Por que o NÃO triunfou na Colômbia?

Por Miguel Sorans (UIT-CI)


O resultado do plebiscito colombiano causou impacto em todo o mundo. A todos surpreendeu a vitória apertada do Não ao acordo de paz entre o governo de Santos e as FARC, que tinha o aval de Cuba, Obama, a ONU, o Papa, Maduro e Macri, entre outros.

O Não ganhou com uma diferença de apenas 55.000 votos (6.432.000 contra 6.377.000). Aparentemente, o grande vencedor seria o ex-presidente direitista Álvaro Uribe, que impulsionou o Não, o que poderia levar à conclusão de que este resultado está a expressar uma suposta “virada à direita” na América Latina. Não se trata disto, e sim de uma nova manifestação destorcida da insatisfação de milhões com os “pactos” acordados pelos de cima. O outro dado do plebiscito é que de fato houve um triunfo da abstenção, que alcançou 63 por cento. No caso da Colômbia, onde o voto não é obrigatório, poder-se-ia argumentar que se trata de uma abstenção “normal”. Mas, frente ao fato excepcional de um acordo avalizado por todos os poderes e figuras da cena política internacional, desde Obama a Raul Castro, incluindo a esquerda reformista e até o Papa, um índice de abstenção de 63 por cento mostra que os trabalhadores e camponeses colombianos não acreditavam que tal acordo fosse mudar alguma coisa em sua vida de exploração e miséria.

Os setores operários e populares das cidades deixaram de votar porque não esperavam que o acordo lhes pudesse trazer nada de positivo.
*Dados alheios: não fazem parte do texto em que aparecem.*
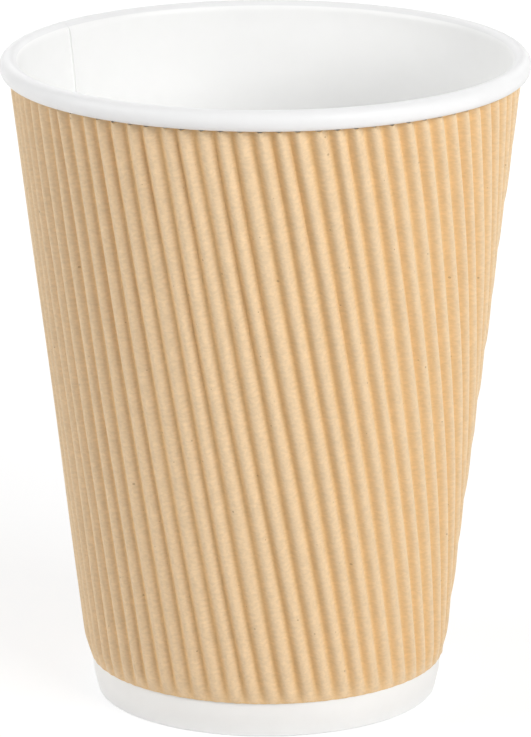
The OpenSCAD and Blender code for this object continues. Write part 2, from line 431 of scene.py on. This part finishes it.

Ou seja, o plebiscito não motivou estes setores da população. As zonas urbanas predominantemente de classe média, à exceção de Bogotá, Cáli e Barranquilla, junto com as minorias ocupantes de território, menos afetadas pelo conflito, impuseram a maioria. Ganhou também o Não em lugares onde havia forte presença das FARC, como as províncias de Meta, Caquetá (onde as FARC fizeram sua última conferência), Tolima e Huila.

O contexto em que se deu este resultado se explica por várias razões. Em primeiro lugar, a degeneração política e militar das FARC nos últimos anos provocou o repúdio crescente da população, que passou a ver a atuação da guerrilha como contrária aos seus interesses. Além disto, [as FARC] eram identificadas como uma guerrilha decadente e corrupta, ligada ao narcotráfico. Por isto era mal visto o acordo, uma vez que premiava os seus integrantes com uma série de vantagens ao longo de anos, sem implicar nem uma reforma agrária nem grandes conquistas sociais para os camponeses e trabalhadores. Uribe aproveitou-se disto para pregar o voto no Nâo, que representou um voto castigo contra as FARC.

Em segundo lugar, o resultado reflete também o descrédito das massas em relação ao regime patronal e pró-ianque de Santos, que vem aplicando um plano econômico contra o povo, além de traduzir a rejeição aos planos impostos pelos que estão em cima. Mostra que as massas não acatam o Papa e os chefes do imperialismo, em quem não acreditam. Não queremos dizer com isto, de forma simplista e caricatural, que esses milhões de pessoas vão para a esquerda. Existem na Colômbia setores de classe média e alta que são a base de apoio de Uribe. Mas está claro que, em grande parte, o voto popular no Não e as abstenções não são da direita e expressam, à sua maneira, o ódio popular aos pactos impostos de cima pelos que na Colômbia, durante anos, deram aval à repressão violenta praticada pelas forças de segurança e o exército contra os camponeses e trabalhadores com o pretexto da guerrilha. Ou seja, pelos mesmos governos reacionários que avalizaram o Plano Colômbia dos EUA – Santos foi Ministro da Defesa no governo de Uribe – e deram rédea solta aos paramilitares e narcotraficantes associados às máfias norte-americanas.

Nossa corrente socialista sempre denunciou que esse acordo nunca traria a solução para os problemas do povo colombiano. O resultado do plebiscito abre uma crise política na Colômbia, deixando paralisados o governo de Santos, o imperialismo, Cuba, a direção do PC cubano e as FARC. Com toda a certeza se abrirão novas negociações, com a presença dos representantes do Não encabeçados por Álvaro Uribe. Não por acaso este nefasto personagem da ultradireita colombiana propôs como solução um pacto nacional de todos os atores políticos, do qual ele e seus seguidores haviam sido excluídos inicialmente.

Porém, para além desta dinâmica, com ou sem um novo acordo, os trabalhadores, a juventude e os camponeses colombianos terão que seguir lutando por suas reivindicações políticas e sociais.